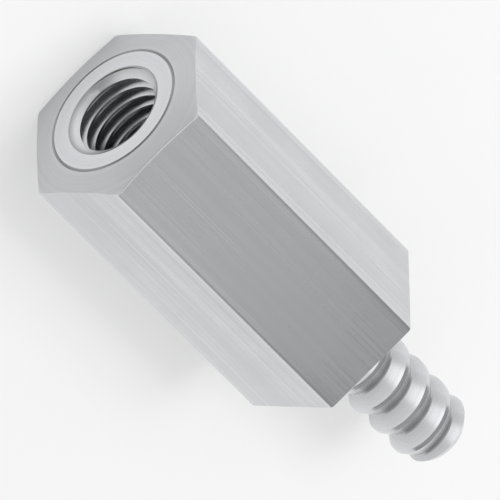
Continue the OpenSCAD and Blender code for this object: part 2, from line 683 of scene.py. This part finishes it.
...
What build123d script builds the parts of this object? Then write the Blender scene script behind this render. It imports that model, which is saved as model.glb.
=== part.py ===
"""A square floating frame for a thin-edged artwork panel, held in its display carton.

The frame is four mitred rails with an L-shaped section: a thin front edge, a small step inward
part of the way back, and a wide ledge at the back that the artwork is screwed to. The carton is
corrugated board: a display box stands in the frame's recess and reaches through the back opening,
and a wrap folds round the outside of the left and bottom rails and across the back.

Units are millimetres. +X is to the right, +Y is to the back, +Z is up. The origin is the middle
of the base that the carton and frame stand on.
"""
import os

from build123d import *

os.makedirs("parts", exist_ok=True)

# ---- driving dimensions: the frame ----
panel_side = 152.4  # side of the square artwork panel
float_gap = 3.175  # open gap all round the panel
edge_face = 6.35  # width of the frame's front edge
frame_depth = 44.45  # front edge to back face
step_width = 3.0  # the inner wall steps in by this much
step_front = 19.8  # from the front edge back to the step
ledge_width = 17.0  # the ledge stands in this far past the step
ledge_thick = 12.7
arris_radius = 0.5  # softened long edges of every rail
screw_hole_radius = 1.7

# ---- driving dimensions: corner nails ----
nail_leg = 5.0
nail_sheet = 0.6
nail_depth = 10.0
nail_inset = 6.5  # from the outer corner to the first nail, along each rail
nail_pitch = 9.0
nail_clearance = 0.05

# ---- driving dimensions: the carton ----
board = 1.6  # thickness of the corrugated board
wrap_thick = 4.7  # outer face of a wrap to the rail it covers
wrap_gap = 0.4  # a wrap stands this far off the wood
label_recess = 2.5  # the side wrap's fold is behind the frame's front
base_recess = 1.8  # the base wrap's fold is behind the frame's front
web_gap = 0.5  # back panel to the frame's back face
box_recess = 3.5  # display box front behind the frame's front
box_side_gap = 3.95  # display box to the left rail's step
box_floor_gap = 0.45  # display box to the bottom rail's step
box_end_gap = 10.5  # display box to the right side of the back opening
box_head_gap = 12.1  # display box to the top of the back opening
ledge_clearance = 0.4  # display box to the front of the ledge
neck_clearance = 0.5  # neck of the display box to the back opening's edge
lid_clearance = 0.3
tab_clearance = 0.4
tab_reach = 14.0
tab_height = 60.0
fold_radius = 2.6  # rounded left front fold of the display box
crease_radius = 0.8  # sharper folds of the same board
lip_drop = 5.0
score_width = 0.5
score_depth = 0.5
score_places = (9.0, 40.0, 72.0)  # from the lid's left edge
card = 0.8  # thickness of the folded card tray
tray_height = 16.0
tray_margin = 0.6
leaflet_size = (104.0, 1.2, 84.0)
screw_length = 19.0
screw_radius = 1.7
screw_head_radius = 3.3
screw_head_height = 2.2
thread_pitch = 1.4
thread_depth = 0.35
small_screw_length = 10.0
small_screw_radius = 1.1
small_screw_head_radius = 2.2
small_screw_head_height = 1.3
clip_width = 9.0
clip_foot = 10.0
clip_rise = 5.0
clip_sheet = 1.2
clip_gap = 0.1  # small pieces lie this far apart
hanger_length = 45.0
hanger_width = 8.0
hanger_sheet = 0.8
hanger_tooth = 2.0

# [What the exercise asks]
Pick out every line with the string "that" and copy it.

# [Solved problem]
What build123d script builds the parts of this object? Then write the Blender scene script behind this render. It imports that model, which is saved as model.glb.
part of the way back, and a wide ledge at the back that the artwork is screwed to. The carton is
of the base that the carton and frame stand on.